**** Material provided

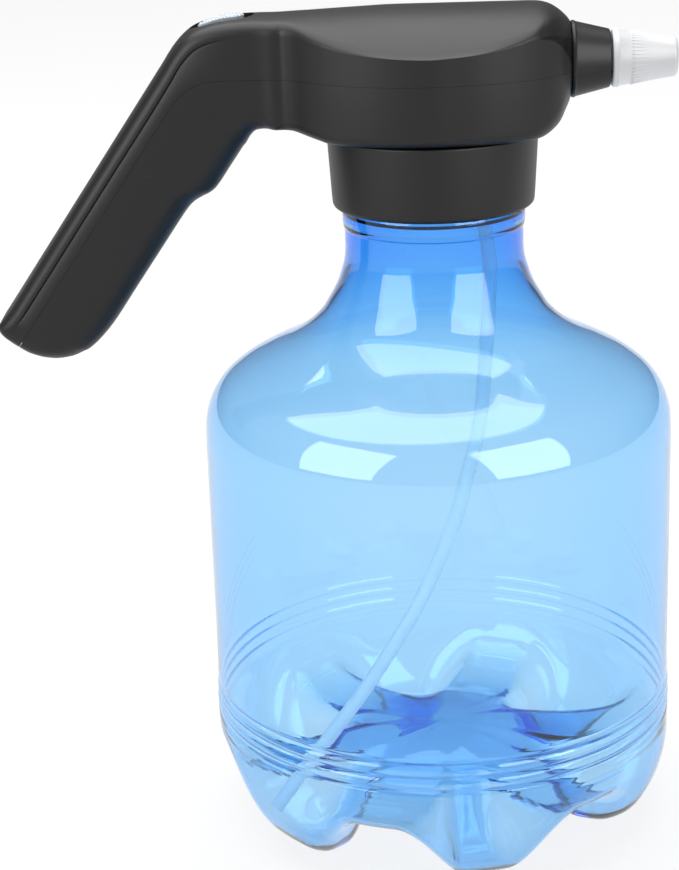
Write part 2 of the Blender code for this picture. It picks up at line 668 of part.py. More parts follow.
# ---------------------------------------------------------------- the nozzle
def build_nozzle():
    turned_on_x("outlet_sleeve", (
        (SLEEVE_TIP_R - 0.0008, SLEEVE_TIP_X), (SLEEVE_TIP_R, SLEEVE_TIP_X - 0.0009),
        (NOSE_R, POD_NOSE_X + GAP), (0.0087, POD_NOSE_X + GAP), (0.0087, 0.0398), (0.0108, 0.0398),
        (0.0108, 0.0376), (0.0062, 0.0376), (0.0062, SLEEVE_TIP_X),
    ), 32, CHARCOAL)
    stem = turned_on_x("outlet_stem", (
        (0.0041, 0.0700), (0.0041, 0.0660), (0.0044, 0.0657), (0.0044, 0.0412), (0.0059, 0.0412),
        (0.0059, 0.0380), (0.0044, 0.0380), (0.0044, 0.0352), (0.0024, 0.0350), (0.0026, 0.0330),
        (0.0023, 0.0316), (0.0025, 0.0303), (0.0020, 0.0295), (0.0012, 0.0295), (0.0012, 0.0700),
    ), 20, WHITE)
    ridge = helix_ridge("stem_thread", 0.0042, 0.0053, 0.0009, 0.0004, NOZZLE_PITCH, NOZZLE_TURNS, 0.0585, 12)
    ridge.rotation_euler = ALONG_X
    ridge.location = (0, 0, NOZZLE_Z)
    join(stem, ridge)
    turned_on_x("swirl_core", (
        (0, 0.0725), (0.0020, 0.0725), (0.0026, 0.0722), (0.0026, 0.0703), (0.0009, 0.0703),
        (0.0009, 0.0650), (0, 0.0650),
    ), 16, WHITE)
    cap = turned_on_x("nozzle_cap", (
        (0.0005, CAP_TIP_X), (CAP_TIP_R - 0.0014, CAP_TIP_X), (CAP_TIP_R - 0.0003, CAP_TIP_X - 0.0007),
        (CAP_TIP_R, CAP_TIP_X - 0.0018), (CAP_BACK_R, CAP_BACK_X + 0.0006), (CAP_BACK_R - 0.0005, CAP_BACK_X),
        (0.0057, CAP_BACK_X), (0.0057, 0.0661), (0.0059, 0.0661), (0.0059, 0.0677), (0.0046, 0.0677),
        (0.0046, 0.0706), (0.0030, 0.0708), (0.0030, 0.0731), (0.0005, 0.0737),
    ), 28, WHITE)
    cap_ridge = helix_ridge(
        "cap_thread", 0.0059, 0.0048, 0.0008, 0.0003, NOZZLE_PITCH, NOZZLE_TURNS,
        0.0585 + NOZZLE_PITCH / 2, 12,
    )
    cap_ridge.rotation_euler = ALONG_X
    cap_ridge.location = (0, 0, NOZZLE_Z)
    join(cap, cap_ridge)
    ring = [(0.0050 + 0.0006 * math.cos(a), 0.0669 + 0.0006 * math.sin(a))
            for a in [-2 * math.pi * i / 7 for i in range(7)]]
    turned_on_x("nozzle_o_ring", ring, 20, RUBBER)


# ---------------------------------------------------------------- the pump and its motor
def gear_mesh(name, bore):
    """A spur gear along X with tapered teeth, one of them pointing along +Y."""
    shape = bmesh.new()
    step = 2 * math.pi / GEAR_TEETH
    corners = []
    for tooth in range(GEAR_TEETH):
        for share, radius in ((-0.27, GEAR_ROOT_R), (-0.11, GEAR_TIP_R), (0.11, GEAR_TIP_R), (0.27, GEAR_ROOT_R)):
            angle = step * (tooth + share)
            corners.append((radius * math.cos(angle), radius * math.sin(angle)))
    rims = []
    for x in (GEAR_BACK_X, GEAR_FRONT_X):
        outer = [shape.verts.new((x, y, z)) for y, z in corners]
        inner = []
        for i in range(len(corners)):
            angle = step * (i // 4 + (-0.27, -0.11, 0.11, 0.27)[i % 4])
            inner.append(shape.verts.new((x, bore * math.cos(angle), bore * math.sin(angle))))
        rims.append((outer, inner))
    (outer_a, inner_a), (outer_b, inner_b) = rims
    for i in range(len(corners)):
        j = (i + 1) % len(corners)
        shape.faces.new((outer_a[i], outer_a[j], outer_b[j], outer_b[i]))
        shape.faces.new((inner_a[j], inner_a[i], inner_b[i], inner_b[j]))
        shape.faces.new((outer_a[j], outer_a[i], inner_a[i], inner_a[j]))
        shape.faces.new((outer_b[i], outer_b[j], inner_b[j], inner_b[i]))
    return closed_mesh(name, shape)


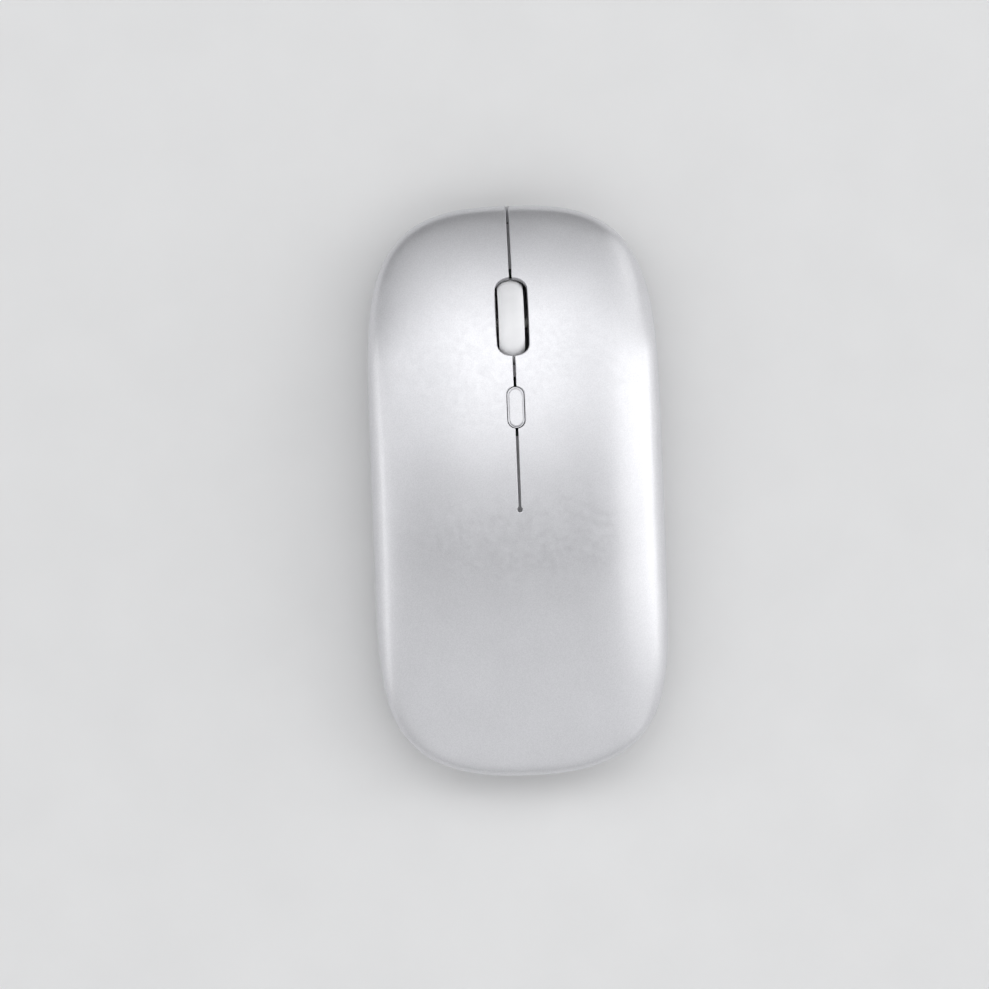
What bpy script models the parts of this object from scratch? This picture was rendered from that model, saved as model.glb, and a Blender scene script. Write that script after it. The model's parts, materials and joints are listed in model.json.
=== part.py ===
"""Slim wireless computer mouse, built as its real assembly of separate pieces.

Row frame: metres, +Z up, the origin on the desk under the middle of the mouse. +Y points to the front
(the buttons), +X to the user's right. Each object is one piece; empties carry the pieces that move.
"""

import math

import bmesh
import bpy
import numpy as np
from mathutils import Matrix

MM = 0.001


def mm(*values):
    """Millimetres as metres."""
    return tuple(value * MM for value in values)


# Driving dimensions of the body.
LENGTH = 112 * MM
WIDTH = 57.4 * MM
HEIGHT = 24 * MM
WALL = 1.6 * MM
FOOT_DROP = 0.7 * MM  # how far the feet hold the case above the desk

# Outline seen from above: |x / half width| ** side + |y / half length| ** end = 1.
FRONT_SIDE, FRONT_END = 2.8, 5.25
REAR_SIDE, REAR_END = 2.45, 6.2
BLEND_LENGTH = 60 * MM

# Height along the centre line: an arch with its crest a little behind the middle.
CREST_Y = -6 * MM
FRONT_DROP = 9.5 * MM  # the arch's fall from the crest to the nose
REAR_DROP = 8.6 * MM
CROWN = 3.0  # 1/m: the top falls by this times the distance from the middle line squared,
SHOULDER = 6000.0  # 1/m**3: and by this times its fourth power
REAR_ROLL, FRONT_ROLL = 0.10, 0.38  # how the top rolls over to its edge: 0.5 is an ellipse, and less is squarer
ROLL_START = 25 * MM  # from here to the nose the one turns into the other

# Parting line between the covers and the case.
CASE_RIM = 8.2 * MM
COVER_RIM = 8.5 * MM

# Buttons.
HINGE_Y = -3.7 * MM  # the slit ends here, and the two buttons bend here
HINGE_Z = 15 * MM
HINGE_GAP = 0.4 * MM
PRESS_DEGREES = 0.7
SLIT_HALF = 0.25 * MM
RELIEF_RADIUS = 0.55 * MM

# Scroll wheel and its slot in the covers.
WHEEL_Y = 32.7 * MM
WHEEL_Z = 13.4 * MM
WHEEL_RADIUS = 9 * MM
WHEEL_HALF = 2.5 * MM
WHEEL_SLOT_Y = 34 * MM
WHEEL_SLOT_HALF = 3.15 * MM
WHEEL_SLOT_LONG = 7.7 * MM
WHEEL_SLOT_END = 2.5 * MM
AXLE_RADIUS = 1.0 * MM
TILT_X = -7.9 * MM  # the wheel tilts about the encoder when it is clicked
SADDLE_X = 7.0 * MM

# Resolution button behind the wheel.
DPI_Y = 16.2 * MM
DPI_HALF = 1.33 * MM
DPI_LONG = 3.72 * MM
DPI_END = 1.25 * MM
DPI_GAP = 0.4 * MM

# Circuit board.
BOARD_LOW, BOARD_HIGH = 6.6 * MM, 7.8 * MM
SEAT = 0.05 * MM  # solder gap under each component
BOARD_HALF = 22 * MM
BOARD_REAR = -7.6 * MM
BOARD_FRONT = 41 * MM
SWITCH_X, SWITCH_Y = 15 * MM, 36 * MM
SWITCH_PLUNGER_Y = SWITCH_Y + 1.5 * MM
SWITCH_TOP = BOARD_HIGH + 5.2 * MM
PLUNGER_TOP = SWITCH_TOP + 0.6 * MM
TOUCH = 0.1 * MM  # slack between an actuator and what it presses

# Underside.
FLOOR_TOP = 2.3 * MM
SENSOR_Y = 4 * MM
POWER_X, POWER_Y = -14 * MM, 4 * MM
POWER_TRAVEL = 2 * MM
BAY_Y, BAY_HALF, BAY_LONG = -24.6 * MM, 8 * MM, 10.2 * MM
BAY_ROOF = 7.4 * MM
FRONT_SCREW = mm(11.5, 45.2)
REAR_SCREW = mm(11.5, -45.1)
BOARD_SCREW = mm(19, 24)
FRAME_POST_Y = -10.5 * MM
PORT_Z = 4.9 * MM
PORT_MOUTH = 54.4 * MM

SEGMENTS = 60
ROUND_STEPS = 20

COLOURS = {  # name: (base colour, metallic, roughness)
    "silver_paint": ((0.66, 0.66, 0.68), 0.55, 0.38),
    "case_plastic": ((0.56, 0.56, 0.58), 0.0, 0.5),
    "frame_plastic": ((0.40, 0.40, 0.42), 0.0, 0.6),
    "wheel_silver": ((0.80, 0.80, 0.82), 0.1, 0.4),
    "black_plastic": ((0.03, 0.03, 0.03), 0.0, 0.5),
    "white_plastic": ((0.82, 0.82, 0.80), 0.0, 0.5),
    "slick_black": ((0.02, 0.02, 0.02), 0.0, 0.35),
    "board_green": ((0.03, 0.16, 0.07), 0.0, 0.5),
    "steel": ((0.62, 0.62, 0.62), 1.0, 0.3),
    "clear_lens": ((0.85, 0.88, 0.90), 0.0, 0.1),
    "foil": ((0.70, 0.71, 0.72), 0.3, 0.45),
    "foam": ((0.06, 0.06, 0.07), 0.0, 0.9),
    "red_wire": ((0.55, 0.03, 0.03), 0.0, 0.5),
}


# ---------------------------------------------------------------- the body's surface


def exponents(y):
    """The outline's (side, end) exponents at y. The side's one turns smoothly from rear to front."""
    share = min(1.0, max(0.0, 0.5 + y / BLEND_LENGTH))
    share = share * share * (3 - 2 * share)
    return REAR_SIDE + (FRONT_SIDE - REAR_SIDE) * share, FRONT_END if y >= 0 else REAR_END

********

■ **Task prompt**:
Output exactly those lines that lie from the line with "What bpy script" through the line with "return tuple(value *", with both of those lines included.

■ **Output of the exercise**:
What bpy script models the parts of this object from scratch? This picture was rendered from that model, saved as model.glb, and a Blender scene script. Write that script after it. The model's parts, materials and joints are listed in model.json.
=== part.py ===
"""Slim wireless computer mouse, built as its real assembly of separate pieces.

Row frame: metres, +Z up, the origin on the desk under the middle of the mouse. +Y points to the front
(the buttons), +X to the user's right. Each object is one piece; empties carry the pieces that move.
"""

import math

import bmesh
import bpy
import numpy as np
from mathutils import Matrix

MM = 0.001


def mm(*values):
    """Millimetres as metres."""
    return tuple(value * MM for value in values)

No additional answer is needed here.